After a month of wandering SoHo and Tribeca with my little black notebook, I’ve decided to use the multitude of notes that I’ve taken. Starting with July, every month I’ll introduce a new gallery that I either loved or had some major issues with.
This month, I’d love to talk about The Wild Horses of Sable Island. A permanent exhibit comprised of a selection of Canadian fashion photographer Roberto Dutesco’s personal work. The building itself is light and welcoming, with incredible friendly staff that are clearly excited about the photographs and the history of the Island.
Sable Island is a narrow strip of sand off of Nova Scotia known historically as being the site of more than 475 shipwrecks. Due to it’s incredibly harsh environment and lack of any semblance of shelter, humans were unable to survive- however the horses they had with them thrived on the seagrass and ponds scattered around the island. Dutesco is one of very few who have gained the right to land on the island- which is mainly reserved for park rangers.

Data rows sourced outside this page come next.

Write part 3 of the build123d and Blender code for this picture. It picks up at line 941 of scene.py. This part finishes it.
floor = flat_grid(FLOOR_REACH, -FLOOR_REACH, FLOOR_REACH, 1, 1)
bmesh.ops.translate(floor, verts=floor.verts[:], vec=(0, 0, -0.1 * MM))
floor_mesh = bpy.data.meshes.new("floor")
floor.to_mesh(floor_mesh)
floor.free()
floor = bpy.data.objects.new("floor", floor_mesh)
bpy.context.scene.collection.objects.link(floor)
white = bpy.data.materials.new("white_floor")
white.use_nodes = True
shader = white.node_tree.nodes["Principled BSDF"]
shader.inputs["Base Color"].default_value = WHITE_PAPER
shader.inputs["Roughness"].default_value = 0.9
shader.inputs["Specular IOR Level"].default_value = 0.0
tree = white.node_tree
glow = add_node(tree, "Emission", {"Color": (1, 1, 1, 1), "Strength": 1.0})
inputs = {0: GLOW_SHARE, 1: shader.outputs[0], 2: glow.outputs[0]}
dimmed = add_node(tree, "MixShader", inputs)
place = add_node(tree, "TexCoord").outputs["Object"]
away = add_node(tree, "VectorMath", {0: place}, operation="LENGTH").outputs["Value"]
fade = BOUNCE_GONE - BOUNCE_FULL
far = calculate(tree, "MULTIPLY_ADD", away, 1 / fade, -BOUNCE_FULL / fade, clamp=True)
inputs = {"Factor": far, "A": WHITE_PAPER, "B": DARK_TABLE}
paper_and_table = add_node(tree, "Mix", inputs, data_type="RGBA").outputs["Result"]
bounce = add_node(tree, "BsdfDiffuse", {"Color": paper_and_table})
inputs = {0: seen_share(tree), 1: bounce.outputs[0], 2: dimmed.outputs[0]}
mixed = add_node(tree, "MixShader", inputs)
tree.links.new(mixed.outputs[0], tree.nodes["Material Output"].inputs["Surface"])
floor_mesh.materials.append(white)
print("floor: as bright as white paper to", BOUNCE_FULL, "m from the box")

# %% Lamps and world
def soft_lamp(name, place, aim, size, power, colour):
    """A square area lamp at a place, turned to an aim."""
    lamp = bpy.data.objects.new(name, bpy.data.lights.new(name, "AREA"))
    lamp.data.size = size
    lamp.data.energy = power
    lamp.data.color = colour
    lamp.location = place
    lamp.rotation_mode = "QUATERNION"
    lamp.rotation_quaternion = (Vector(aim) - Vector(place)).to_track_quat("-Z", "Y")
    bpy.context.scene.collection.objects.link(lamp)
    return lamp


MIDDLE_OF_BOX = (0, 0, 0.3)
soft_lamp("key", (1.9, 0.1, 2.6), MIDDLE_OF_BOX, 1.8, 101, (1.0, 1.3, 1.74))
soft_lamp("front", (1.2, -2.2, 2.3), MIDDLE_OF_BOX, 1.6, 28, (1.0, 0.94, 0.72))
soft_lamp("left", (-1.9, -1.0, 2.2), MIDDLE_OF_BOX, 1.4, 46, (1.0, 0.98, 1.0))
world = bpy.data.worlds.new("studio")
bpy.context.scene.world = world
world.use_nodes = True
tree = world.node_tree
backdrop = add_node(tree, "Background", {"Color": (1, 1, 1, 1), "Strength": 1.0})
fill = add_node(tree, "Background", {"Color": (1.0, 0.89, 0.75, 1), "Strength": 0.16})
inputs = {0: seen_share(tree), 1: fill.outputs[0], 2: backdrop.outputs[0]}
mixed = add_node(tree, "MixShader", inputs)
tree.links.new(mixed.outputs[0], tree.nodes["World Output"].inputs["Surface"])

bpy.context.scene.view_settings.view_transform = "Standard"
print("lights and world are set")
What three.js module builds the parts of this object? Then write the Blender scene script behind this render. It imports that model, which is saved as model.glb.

The photographs are mainly in black and white as well as sepia tones, some accompanied by drawings of the island within the mat board of the frame. The entire gallery seems touched by the same winds and sands that the horses endure day in and day out, with worn wooden and stone accents placed throughout the two rooms, and a lovely earthen color scheme chosen for the flooring, contrasted by the stark white walls. There are plenty of hand drawn maps and information placed throughout to explain what makes the island and these horses so special.
Overall I absolutely loved this little SoHo gallery, I’ve already gone back a second time and am absolutely planning on visiting again soon. The photos are well shot, the rooms fit the exhibit, and the staff is welcoming and knowledgeable. I highly recommend checking this one out.